Three out of every four Americans say Congress should not increase spending. That’s not 73 percent of the Tea Party, or 73 percent of the Republican Party. That’s 73 percent of all Americans who say Congress should not increase federal spending.
Republicans seem to have missed that message.
Since 2013, the GOP has consistently proposed budgets that increase spending, and not by just a little. Consider that the Republican budget for the 2014 fiscal year, offered by then-Budget Committee Chairman Rep. Paul Ryan, R-Wis., proposed $966 billion in base spending. This year, Speaker Ryan is pushing a budget that proposes $1.07 trillion.
That means in four years, Republicans have increased their proposal by $104 billion.
Of course, these issues are never really black and white, and there are lots of arguments that can (and will) be made about how the sequester, the filibuster, and the Democrats are to blame for this increase in federal spending.
But what is most troubling about the increased level of spending—it’s that these higher spending numbers are supported exclusively by Republicans, the party of fiscal discipline.
Consider that the president does not have to sign the budget resolution, and the filibuster does not apply to its consideration. Budget resolutions are strictly partisan affairs with almost no procedural constraints. The massive increases, therefore, cannot be blamed on anyone but the GOP.

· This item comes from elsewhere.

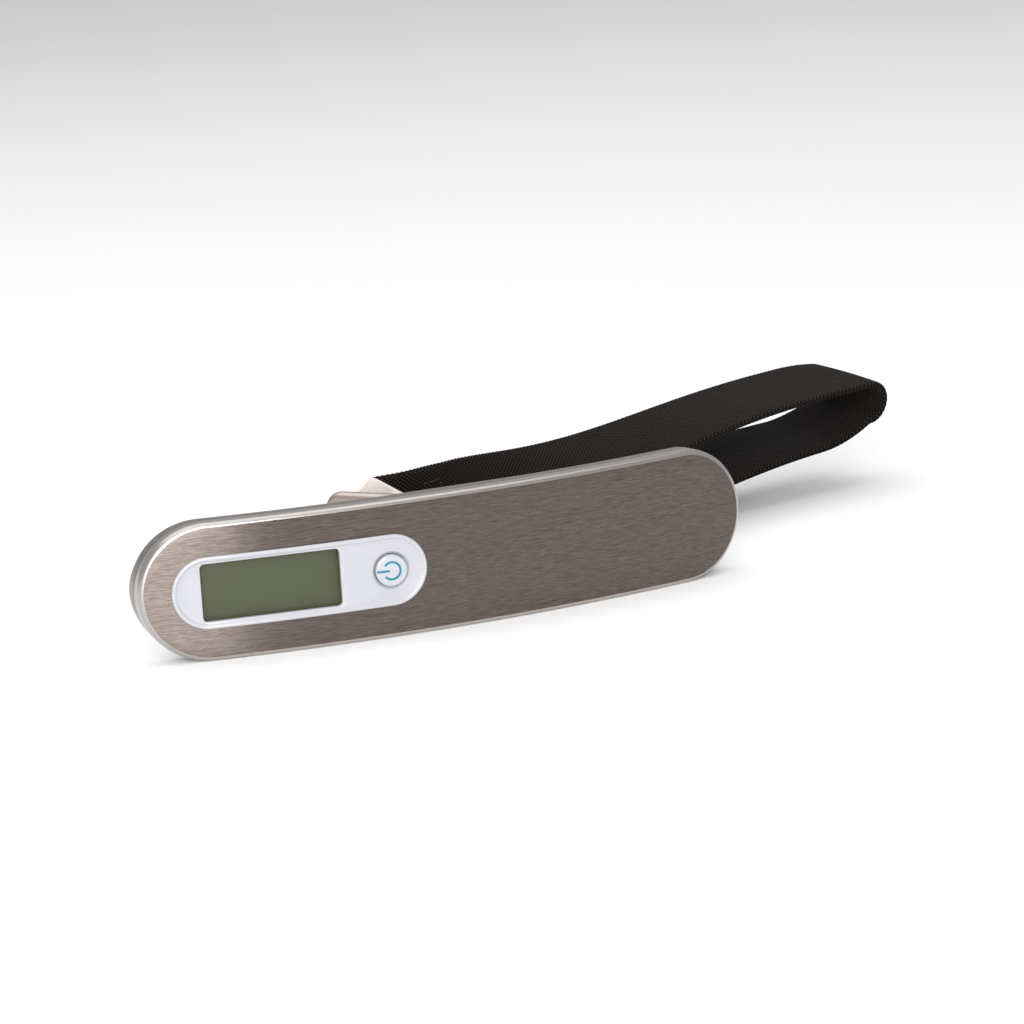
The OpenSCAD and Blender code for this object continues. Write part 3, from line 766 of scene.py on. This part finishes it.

This, by all accounts, is a shocking reality. Ryan, after all, has a prominent record of fiscal conservatism. So sterling is his reputation that 57 percent of the American people told pollsters they do not “expect House Speaker Paul Ryan and Congress to increase spending.”
Why, then, are the House Republicans pushing so hard to pass a budget at $1.07 trillion? For years, they have promised to be the party that reins in the federal debt and deficit, and yet they are proposing a $50 billion year-to-year increase in their own budget.

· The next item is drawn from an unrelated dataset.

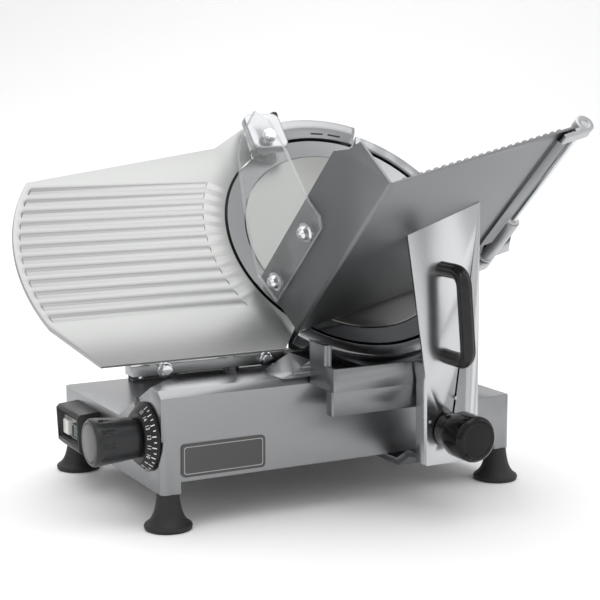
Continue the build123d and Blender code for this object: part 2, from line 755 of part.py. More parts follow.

House Republicans have lost the forest for the trees.
Frustrated by Democrats and intimidated by a complicit media, the Republican leadership is looking for a way out of the conflict that invariably comes when one tries to exert fiscal discipline. Each budgeting document is seen as an exit ramp away from a public squabble with the Democrats rather than a path forward to responsible budgeting.

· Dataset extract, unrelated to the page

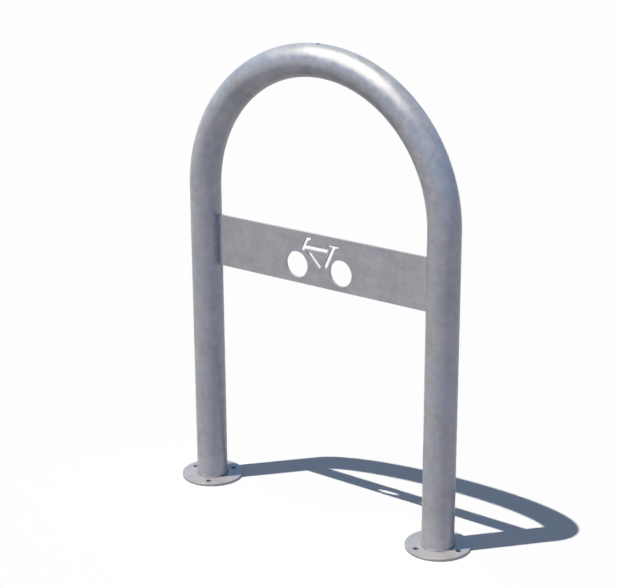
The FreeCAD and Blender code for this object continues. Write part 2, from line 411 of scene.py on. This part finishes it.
def edges_round(faces):
    """The edges of faces, each once."""
    return list(dict.fromkeys(edge for face in faces for edge in face.edges))


def new_mesh():
    """An empty mesh whose faces can be marked as cut by a machine or as rubbed bare."""
    bm = bmesh.new()
    bm.faces.layers.float.new("cut")
    bm.faces.layers.float.new("rubbed")
    return bm


def mark(bm, layer, faces):
    values = bm.faces.layers.float[layer]
    for face in faces:
        face[values] = 1.0


def add_circle(bm, centre, radius, segments):
    """A level circle of edges."""
    made = bmesh.ops.create_circle(
        bm, segments=segments, radius=radius, matrix=Matrix.Translation(centre), cap_ends=False
    )
    return list(dict.fromkeys(edge for vert in made["verts"] for edge in vert.link_edges))


def extrude(bm, faces, by, steps=1):
    """Push faces along a straight line in even steps. Returns the faces at the end.

    Their edges go with them, so that no step leaves its start behind as a wall inside the solid.
    """
    for _ in range(steps):
        made = bmesh.ops.extrude_face_region(bm, geom=faces + edges_round(faces))["geom"]
        bmesh.ops.translate(bm, verts=verts_of(made), vec=by / steps)
        faces = faces_of(made)
    return faces


def round_edges(bm, edges, width, segments):
    """Bevel edges to a small round, which is where the finish rubs bare first."""
    made = bmesh.ops.bevel(
        bm, geom=edges, offset=width, segments=segments, profile=0.5,
        affect="EDGES", material=-1, clamp_overlap=True,
    )
    mark(bm, "rubbed", made["faces"])


def sharp_edges(bm):
    return [edge for edge in bm.edges if edge.is_manifold and edge.calc_face_angle() > SHARP_ANGLE]


def finish_piece(bm, name, node, material):
    """Turn a mesh into a piece that stands for one node of the frame."""
    bmesh.ops.recalc_face_normals(bm, faces=bm.faces)
    for face in bm.faces:
        face.smooth = True
    for edge in sharp_edges(bm):
        edge.smooth = False
    mesh = bpy.data.meshes.new(name)
    bm.to_mesh(mesh)
    bm.free()
    mesh.materials.append(material)
    piece = bpy.data.objects.new(name, mesh)
    bpy.context.scene.collection.objects.link(piece)
    even = piece.modifiers.new("Flat faces shade flat", "WEIGHTED_NORMAL")
    even.keep_sharp = True
    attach(piece, "root")
    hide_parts(node)


def bend_tube(sizes):
    """The tube's wall, pushed up the left leg, spun over the bend and pushed down the right leg."""
    bm = new_mesh()
    foot = Vector((-sizes.leg_offset, 0, TUBE_LOW.z))
    bore = sizes.tube_radius - sizes.tube_wall
    rims = add_circle(bm, foot, sizes.tube_radius, TUBE_FACETS) + add_circle(bm, foot, bore, TUBE_FACETS)
    end = bmesh.ops.bridge_loops(bm, edges=rims)["faces"]
    leg = Vector((0, 0, sizes.bend_height - TUBE_LOW.z))
    end = extrude(bm, end, leg, LEG_STEPS)
    spun = bmesh.ops.spin(
        bm, geom=end + edges_round(end), cent=(0, 0, sizes.bend_height), axis=(0, 1, 0),
        angle=pi, steps=BEND_STEPS,
    )
    extrude(bm, faces_of(spun["geom_last"]), -leg, LEG_STEPS)
    return bm


def rounded_mouth(bm, sizes, wall_radius):
    """Swap the patch of one wall at the crown for faces that run in to a round hole.

    Returns the edges of the hole.
    """
    bend_radius = sizes.leg_offset
    reach = MOUTH_REACH * sizes.vent_radius
    crown = Vector((0, 0, sizes.bend_height + bend_radius))

    def on_wall(vert):
        ring = hypot(vert.co.x, vert.co.z - sizes.bend_height) - bend_radius
        return abs(hypot(ring, vert.co.y) - wall_radius) < sizes.tube_wall / 4

    patch = [
        face for face in bm.faces
        if face.calc_center_median().z > crown.z and all(on_wall(vert) for vert in face.verts)
        and all(abs(vert.co.x) < reach and abs(vert.co.y) < reach for vert in face.verts)
    ]
    inside = set(patch)
    border = [edge for edge in edges_round(patch) if not inside.issuperset(edge.link_faces)]
    bmesh.ops.delete(bm, geom=patch, context="FACES")
    made = bmesh.ops.extrude_edge_only(bm, edges=border)["geom"]
    rim = verts_of(made)
    rim.sort(key=lambda vert: (atan2(vert.co.y, vert.co.x) + TOLERANCE) % (2 * pi))
    for number, vert in enumerate(rim):
        turn = 2 * pi * number / len(rim)
        across = sizes.vent_radius * cos(turn)
        aside = sizes.vent_radius * sin(turn)
        arch = bend_radius + sqrt(wall_radius ** 2 - aside ** 2)
        vert.co = Vector((across, aside, sizes.bend_height + sqrt(arch ** 2 - across ** 2)))
    ring = set(rim)
    return [edge for edge in edges_of(made) if ring.issuperset(edge.verts)]


def drill_vent(bm, sizes):
    """Open the vent through the tube's top wall and soften its outer edge."""
    outer = rounded_mouth(bm, sizes, sizes.tube_radius)
    inner = rounded_mouth(bm, sizes, sizes.tube_radius - sizes.tube_wall)
    wall = bmesh.ops.bridge_loops(bm, edges=outer + inner)["faces"]
    mark(bm, "cut", wall)
    round_edges(bm, outer, sizes.cut_edge, SOFT_EDGE_FACETS)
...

Around every budgeting corner, Republican leaders see a false choice between the Democrats’ shutdown narrative and an increase in spending. Instead of acting as visionary leaders, Republicans have reduced themselves to the party that incessantly searches for a clever solution to each Democratic trap. The cost is steep; the party of fiscal discipline is now producing budgets full of runaway federal spending.
As my colleague Paul Winfree and Heritage President Jim DeMint wrote recently, the budget is an opportunity for Republicans to present a vision to the country—one that is responsible, compassionate, and prudent in its priorities and spending. A budget that increases spending by $50 billion in one year is not that vision.
As conservatives, we must demand better.